18th January 2011 Print

Today's announcement by the Bank of England on the increase in inflation to 3.7 per cent spells further bad news for consumers, with the situation unlikely to get any better in the near term. Following the recent increase in VAT, soaring petrol costs and low saving rates this announcement is a further heavy hit on people's finances, according to moneysupermarket.com.

The increase in the Consumer Price Index (CPI) means this inflation measure has been above the Bank of England's own target of two per cent for 13 consecutive months and the longer this continues, the greater chance of the monetary policy committee being forced to increase Base Rate. Although this will spell better news for savers, it will be bad news for Britain's borrowers.

moneysupermarket.com urges savers to protect their hard-earned cash by doing as much as possible to ensure their savings pot is not eaten away by inflation, rather than to stop saving all together, as many may resort to. Anyone who had £10,000 in a saving account paying an average rate of 0.19 per cent would have lost £331 as a result of inflation during 2010. Basic rate tax payers will now need an account paying at least 4.63 per cent to gain benefit in real terms from their savings, increasing to 6.17 per cent for higher rate tax payers.
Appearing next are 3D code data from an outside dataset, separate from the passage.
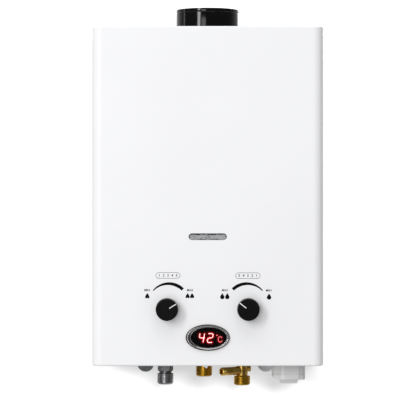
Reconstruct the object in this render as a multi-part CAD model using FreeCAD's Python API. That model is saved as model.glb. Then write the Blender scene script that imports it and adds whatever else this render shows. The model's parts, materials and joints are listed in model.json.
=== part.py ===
"""Wall-hung instantaneous gas water heater, modelled as an assembly of separate pieces.

Frame: millimetres, +Z up, +Y towards the wall, the front faces -Y. The origin is the centre of the
wall face, so the back plate's rear plane is y = 0 and the cover runs from -COVER_H / 2 to
+COVER_H / 2 in z.
Each function makes one sub-part, and main() writes each to parts/NODE.step.
"""

import math
import os

import FreeCAD
import Part

V = FreeCAD.Vector
X_AXIS, Y_AXIS, Z_AXIS = V(1, 0, 0), V(0, 1, 0), V(0, 0, 1)

# ---- driving dimensions --------------------------------------------------------------------------
# casing
COVER_W = 290.0
COVER_H = 426.0
COVER_D = 125.0
TOP = COVER_H / 2
BOTTOM = -COVER_H / 2
FRONT = -COVER_D
SHEET = 1.0  # painted steel of the cover
CORNER_R = 12.0  # the cover's upright front corners
EDGE_R = 2.0  # the cover's top and bottom edges
FLANGE = 12.0  # width of the cover's turned-in bottom flange
WALL_GAP = 2.0  # from the wall to the cover's rear edge
PLATE = 1.2  # galvanised sheet of the back plate
FIT_GAP = 0.3  # clearance between pieces that slide past or into each other
EAR_R = 11.0
EAR_DROP = 16.0  # how far the fixing ears reach below the cover
EAR_X = 78.5  # half the distance between the fixing ears
EAR_SHIFT = -2.6  # how far the pair stands off the middle
EAR_HOLE_R = 3.5
KEYHOLE_HEAD_R = 6.0
KEYHOLE_SLOT_R = 3.0
KEYHOLE_SLOT = 11.0
KEYHOLE_X = 78.5
KEYHOLE_Z = TOP - 28.0
RIB_X = 74.0  # the back plate's two pressed ribs
RIB_W = 11.0
RIB_RISE = 2.0
RIB_LOW, RIB_HIGH = BOTTOM + 30.0, TOP - 62.0
LOUVRE_COUNT = 8
LOUVRE_L = 46.0
LOUVRE_H = 3.6
LOUVRE_PITCH = 11.0
LOUVRE_Z = BOTTOM + 93.0  # lowest louvre

# controls
KNOB_X = 51.0
KNOB_Z = BOTTOM + 71.0
KNOB_R = 14.2
KNOB_L = 17.0
KNOB_GAP = 1.2  # knob skirt to cover
KNOB_DRAFT = 0.6  # how much smaller the knob's face is in radius
KNOB_EDGE_R = 1.0
GAS_POINTER_DEG = -58.0  # from upright, clockwise seen from the front is negative
WATER_POINTER_DEG = 52.0
POINTER_W = 1.7
POINTER_T = 0.5
SPINDLE_R = 4.0
BUSH_R = 8.0  # rubber bush in the cover around each spindle
BUSH_FLANGE_R = 10.5

# display and viewing slot
DISPLAY_Z = BOTTOM + 35.7
BEZEL_A, BEZEL_B = 28.0, 16.8  # half axes of the bezel's outer edge
LENS_A, LENS_B = 22.6, 12.9  # half axes of the lens
BEZEL_PROUD = 3.2
BEZEL_NECK = 2.4  # how far the bezel's neck is inside its outer edge
SLOT_W, SLOT_H = 48.0, 8.4
SLOT_Z = BOTTOM + 162.0
PANE_T = 0.8

# flue
FLUE_R = 40.0
FLUE_WALL = 1.2
FLUE_RISE = 25.0  # above the cover
FLUE_FLANGE_R = 50.0
FLUE_GAP = 2.0  # cover hole to collar
CORE_Y = -62.0  # middle of the flue, the heat exchanger and the pipe fittings

# heat exchanger and combustion chamber
CORE_W, CORE_D = 150.0, 90.0
HOOD_TOP = TOP - 7.0
HOOD_H = 88.0
CORE_TOP = HOOD_TOP - HOOD_H
CHAMBER_BOTTOM = BOTTOM + 148.0
COPPER = 1.0
FIN_COUNT = 22
FIN_T = 0.8
FIN_H = 40.0
FIN_Z = CORE_TOP - 26.0
TUBE_R = 7.5
TUBE_WALL = 1.0
TUBE_PITCH = 21.0
PIPE_R = 6.0
PIPE_WALL = 1.0
HOOD_SHEET = 1.0

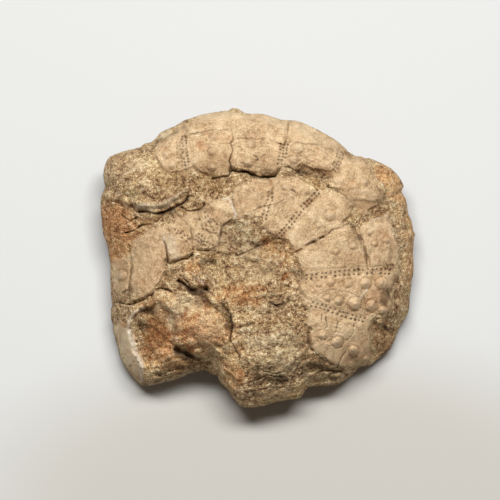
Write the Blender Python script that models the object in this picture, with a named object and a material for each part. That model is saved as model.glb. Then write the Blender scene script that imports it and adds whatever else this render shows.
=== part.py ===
# Fossil sea urchin: a crushed round test, seen from its upper side, cemented in a lump of sandy limestone.
# The whole piece is one rock. Its plates, tubercles, cracks, ledges and hollows all lie in one surface.
# Sizes are in millimetres. +Z is up, +Y is the far side and the origin is under the middle of the rock.

import math
import random

import bmesh
import bpy
import numpy as np
from mathutils import Vector
from mathutils.geometry import delaunay_2d_cdt

MILLIMETRE = 0.001
SEED = 23

# Height of the crown above the resting face, how it rounds off and the flat share of the underside
CROWN_HEIGHT = 24.0
CROWN_ROUNDING = 0.57
FLAT_SHARE = 0.44
UNDER_ROUNDING = 1.75
UNDER_SWELLS = [(9.0, 0.88), (4.5, 0.528)]
FAR_FULLNESS = 2.45
NEAR_FULLNESS = 2.9
NEAR_DIRECTION = math.radians(-85)

# The side of the rock is worn back unevenly above and below its widest level
SIDE_WEAR = 1.1
SIDE_WEAR_SIZE = 6.5
SIDE_WEAR_FADE = 5.0
SIDE_WEAR_START, SIDE_WEAR_SPAN = 0.68, 0.24

# Bays of the outline fade out towards the middle, and the relief fades out at the outline
CALM_TURN = math.radians(13)
CALM_START, CALM_SPAN = 0.55, 0.42
EDGE_FADE = 0.035

# Height of the widest level by direction, in degrees anticlockwise from +X
RIM_LEVELS = [
    (-180, 7.0), (-165, 5.8), (-150, 4.0), (-135, 2.8), (-120, 4.4), (-108, 8.4), (-95, 10.0),
    (-80, 9.2), (-65, 7.4), (-50, 3.6), (-35, 2.2), (-20, 3.2), (0, 5.6), (25, 8.6),
    (50, 11.0), (90, 12.4), (125, 11.6), (150, 9.8),
]
RIM_LEVEL_TURN = math.radians(12)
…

No savings accounts currently beat the effect of inflation and taxation.

Any borrowers who are concerned about interest rates risings in the next few months may want to consider fixing their mortgages in order to protect themselves against any rise.
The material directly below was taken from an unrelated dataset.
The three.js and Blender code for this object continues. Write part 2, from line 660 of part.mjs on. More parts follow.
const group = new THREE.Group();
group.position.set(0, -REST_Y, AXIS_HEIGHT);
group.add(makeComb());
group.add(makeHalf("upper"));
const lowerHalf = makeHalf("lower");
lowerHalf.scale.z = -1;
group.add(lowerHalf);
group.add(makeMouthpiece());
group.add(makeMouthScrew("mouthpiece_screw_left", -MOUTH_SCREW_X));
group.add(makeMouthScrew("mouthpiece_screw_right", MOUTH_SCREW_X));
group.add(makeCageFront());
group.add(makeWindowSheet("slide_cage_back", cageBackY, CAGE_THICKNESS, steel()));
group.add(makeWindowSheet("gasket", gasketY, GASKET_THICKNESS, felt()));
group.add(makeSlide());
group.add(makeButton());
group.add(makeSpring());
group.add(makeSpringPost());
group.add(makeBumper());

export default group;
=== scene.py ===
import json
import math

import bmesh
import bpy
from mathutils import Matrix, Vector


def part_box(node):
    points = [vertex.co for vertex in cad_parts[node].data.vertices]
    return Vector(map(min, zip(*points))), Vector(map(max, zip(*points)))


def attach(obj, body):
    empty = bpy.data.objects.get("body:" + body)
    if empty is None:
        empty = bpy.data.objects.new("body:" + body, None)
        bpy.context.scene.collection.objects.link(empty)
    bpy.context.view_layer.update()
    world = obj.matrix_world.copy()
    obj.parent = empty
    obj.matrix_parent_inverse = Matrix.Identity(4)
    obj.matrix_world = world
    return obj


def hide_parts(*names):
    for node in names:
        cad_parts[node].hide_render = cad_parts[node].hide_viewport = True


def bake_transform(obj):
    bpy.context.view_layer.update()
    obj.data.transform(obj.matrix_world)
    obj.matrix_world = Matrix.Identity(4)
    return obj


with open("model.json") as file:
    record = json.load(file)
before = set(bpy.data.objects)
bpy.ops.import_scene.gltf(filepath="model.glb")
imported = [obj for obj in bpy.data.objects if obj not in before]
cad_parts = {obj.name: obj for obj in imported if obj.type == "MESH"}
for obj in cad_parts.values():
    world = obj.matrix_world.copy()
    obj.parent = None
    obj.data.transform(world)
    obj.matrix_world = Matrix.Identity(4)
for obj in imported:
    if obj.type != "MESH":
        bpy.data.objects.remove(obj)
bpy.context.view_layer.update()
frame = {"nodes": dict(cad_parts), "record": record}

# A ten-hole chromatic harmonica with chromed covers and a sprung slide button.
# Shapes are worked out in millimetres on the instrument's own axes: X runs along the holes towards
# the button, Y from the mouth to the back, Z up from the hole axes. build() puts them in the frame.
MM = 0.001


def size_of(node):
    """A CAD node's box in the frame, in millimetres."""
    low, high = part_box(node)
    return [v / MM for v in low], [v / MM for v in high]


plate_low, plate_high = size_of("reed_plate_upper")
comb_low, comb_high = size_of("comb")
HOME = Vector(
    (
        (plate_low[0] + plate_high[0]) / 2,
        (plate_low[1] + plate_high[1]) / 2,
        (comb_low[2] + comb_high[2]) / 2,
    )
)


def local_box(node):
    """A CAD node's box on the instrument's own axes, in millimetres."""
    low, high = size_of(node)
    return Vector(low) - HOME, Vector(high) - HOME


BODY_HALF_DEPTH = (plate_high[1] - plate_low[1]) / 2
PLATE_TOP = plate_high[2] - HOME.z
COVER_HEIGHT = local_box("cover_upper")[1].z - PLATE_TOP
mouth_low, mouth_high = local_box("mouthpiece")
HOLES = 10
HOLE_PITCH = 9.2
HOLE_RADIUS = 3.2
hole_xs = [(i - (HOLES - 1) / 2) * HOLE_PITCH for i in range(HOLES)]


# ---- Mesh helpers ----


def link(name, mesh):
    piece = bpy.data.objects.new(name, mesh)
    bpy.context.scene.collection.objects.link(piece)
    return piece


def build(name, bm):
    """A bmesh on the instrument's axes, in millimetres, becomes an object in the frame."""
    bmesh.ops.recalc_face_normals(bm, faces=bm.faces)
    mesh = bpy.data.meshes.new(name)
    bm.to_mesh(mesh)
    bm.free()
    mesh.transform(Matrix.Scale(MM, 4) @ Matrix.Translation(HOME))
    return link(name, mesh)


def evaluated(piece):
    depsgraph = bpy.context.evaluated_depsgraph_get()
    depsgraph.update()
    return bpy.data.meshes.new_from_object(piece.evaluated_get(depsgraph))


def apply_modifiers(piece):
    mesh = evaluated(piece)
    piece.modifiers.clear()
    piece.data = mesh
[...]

Kevin Mountford, head of banking at moneysupermarket.com, said: "For the past thirteen months we have seen inflation running at a much higher rate than the Bank of England's own inflation targets. With increases in VAT and soaring petrol and commodity prices throughout the world, it is likely that inflation will increase further before it falls and this can only lead to pressure on the MPC to increase the Base Rate in order to tackle the problem.  The rising cost of living has led to one in four consumers (25 per cent) being forced to stop saving this year, with many more not bothering to make sure their savings are getting the best returns possible.

"However, instead of giving up all together, savers should be doing as much as they can to offset the rate of inflation. Savers really need to keep a close eye on their interest rate, especially on fixed-term accounts where rates may come crashing down after the term ends. Savers should also utilise their tax free Cash ISA allowance of £5,100 and with an overall ISA allowance of £10,200 per tax year, stocks and shares ISAs may also be an option for some savers.

"In the current low rate environment, many may think it is easier to stick with their existing savings provider, however it is more important than ever to consider switching to the best paying account in order to make their money work harder. There is a great deal of headroom between the average rates and leading rates. The best paying easy access account is the Post Office account paying 2.9 per cent. Today's inflation rates should encourage a rise in Base Rate, and some are suggesting this will be early this year, which would mean better news for savers, but bad news for borrowers.

"People should be doing everything they can to lessen the effects of the current economic environment. Spending wisely, using discount vouchers and shopping around to make sure you are getting the cheapest deals on your borrowing and household bills all stand consumers in good stead."